Indoor/outdoor relationships and mass closure of quasi-ultrafine, accumulation and coarse particles in Barcelona schools

In: Viana , M , Rivas , I , Querol , X , Alastuey , A , Sunyer , J , Álvarez-Pedrerol , M , Bouso , L & Sioutas , C 2014 , ' Indoor/outdoor relationships and mass closure of quasi-ultrafine, accumulation and coarse particles in Barcelona schools ' ATMOSPHERIC CHEMISTRY AND PHYSICS , vol 14 , no. 9 , pp. 4459-4472 . DOI:10.5194/acp-14-4459-2014

Abstract

The mass concentration, chemical composition and sources of quasi-ultrafine (quasi-UFP, PM0.25), accumulation (PM0.25–2.5) and coarse mode (PM2.5–10) particles were determined in indoor and outdoor air at 39 schools in Barcelona (Spain).

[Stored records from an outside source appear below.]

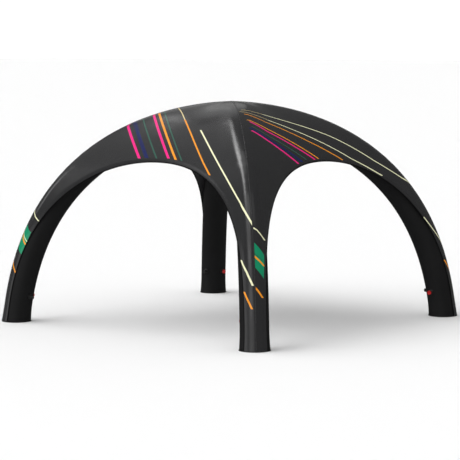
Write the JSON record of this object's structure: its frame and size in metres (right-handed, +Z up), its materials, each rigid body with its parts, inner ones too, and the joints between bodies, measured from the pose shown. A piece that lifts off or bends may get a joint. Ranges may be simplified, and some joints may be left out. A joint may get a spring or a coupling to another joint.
{
  "type": "inflatable spider tent",
  "caption": "Open-sided event tent: inflated arched legs meet at a crown and carry tensioned black fabric faces, each cut away into a wide arch.",
  "frame": {"origin": "on the ground under the crown, midway between the four feet", "axes": "+Z up; the front face looks along -Y and the right face along +X, and the legs stand on the diagonals between the faces"},
  "size_m": [5.209, 5.209, 3.4008],
  "materials": {
    "tube_fabric": "matt charcoal coated fabric of the air tubes",
    "skin_fabric": "matt black polyester with printed diagonal stripes",
    "binding": "matt black woven seam and hem binding",
    "sole": "matt black coated sole fabric",
    "valve_black": "satin black moulded plastic",
    "valve_red": "glossy red moulded plastic"
  },
  "bodies": {
    "root": {"leg_tube_front_left": "tube_fabric", "leg_tube_front_right": "tube_fabric", "leg_tube_back_right": "tube_fabric", "leg_tube_back_left": "tube_fabric", "canopy_front": "skin_fabric", "canopy_right": "skin_fabric", "canopy_back": "skin_fabric", "canopy_left": "skin_fabric", "ridge_seam_front_left": "binding", "ridge_seam_front_right": "binding", "ridge_seam_back_right": "binding", "ridge_seam_back_left": "binding", "arch_hem_front": "binding", "arch_hem_right": "binding", "arch_hem_back": "binding", "arch_hem_left": "binding", "foot_sole_front_left": "sole", "foot_sole_front_right": "sole", "foot_sole_back_right": "sole", "foot_sole_back_left": "sole", "inflation_valve_flange_front_left": "valve_black", "inflation_valve_flange_front_right": "valve_black", "inflation_valve_flange_back_right": "valve_black", "inflation_valve_flange_back_left": "valve_black", "inflation_valve_cap_front_left": "valve_black", "inflation_valve_cap_front_right": "valve_black", "inflation_valve_cap_back_right": "valve_black", "inflation_valve_cap_back_left": "valve_black", "relief_valve_flange_front_left": "valve_black", "relief_valve_flange_front_right": "valve_black", "relief_valve_flange_back_right": "valve_black", "relief_valve_flange_back_left": "valve_black", "relief_valve_cap_front_left": "valve_red", "relief_valve_cap_front_right": "valve_red", "relief_valve_cap_back_right": "valve_red", "relief_valve_cap_back_left": "valve_red"}
  },
  "joints": []
}
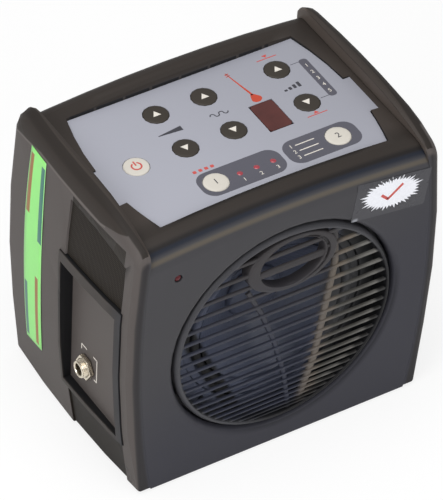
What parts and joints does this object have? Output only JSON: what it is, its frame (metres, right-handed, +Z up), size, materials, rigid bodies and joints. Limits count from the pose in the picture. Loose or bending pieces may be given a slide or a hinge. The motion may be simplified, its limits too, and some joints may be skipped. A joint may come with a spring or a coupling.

Quasi-UFP mass concentrations measured (25.6 μg m−3 outdoors, 23.4 μg m−3 indoors) are significantly higher than those reported in other studies, and characterised by higher carbonaceous and mineral matter contents and a lower proportion of secondary inorganic ions. Results suggest that quasi-UFPs in Barcelona are affected by local sources in the schools, mainly human activity (e.g. organic material from textiles, etc., contributing 23–46% to total quasi-UFP mass) and playgrounds (in the form of mineral matter, contributing about 9% to the quasi-UFP mass). The particle size distribution patterns of toxicologically relevant metals and major aerosol components was characterised, displaying two modes for most elements and components, and one mode for inorganic salts (ammonium nitrate and sulfate) and elemental carbon (EC). Regarding metals, Ni and Cr were partitioned mainly in quasi-UFPs and could thus be of interest for epidemiological studies, given their high redox properties. Exposure of children to quasi-UFP mass and chemical species was assessed by comparing the concentrations measured at urban background and traffic areas schools. Finally, three main indoor sources across all size fractions were identified by assessing indoor / outdoor ratios (I / O) of PM species used as their tracers: human activity (organic material), cleaning products, paints and plastics (Cl− source), and a metallic mixed source (comprising combinations of Cu, Zn, Co, Cd, Pb, As, V and Cr). Our results support the need to enforce targeted legislation to determine a minimum "safe" distance between major roads and newly built schools to reduce exposure to traffic-derived metals in quasi-UFPs.